The CSK came with suspension anti-roll bars - the first Range Rover thus equipped. This sharpened the on-road handling, reducing the body roll that had been a characteristic of early Range Rovers. The CSK was an acknowledgement that sharp on-road performance would be crucial to the future success of the Range Rover. 


The Linley

The Vogue was a move upmarket for Range Rover. But the limited edition Linley - just 10 were made - was on another plane altogether: the price was £100,000.

Inspired by furniture designer Lord Linley, the 1999 Range Rover Linley featured lustrous all-black paintwork. Inside, all the trim was in black leather and the woodwork was piano black ebony veneer. Even the steering wheel was in black wood. The thick-pile carpet was also black. It was the first Range Rover (and one of the first luxury cars) to feature satellite navigation; it also had a TV.

The first Linley model was sold to a Land Rover dealer in Wales. Within hours of its arrival, it was stolen from outside the workshop and never seen again.

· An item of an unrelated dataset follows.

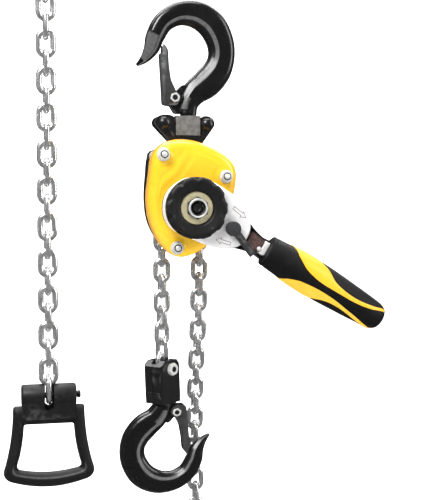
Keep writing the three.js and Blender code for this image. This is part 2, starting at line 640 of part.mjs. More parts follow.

The famous London-based gunsmiths collaborated on this limited edition version of the series two model. Another upmarket vehicle, the Holland and Holland came in special dark green paint, brown leather upholstery with cream piping, part-green alloys, and had a DVD and TV. They sold for £65,000. Four hundred were made (300 of which went to North America) and all came with the top-spec 4.6 V8 engine.



The Range Rover has long been a popular car with politicians and leading industrialists. It has served as official transport for many heads of state, including British prime ministers.

The latest model was officially developed, by Land Rover Special Vehicles, into an armoured vehicle (before that, many private specialists produced their own modified Range Rovers). The 'official' armoured vehicle, first launched in 2007, is certified for European B6 ballistic protection.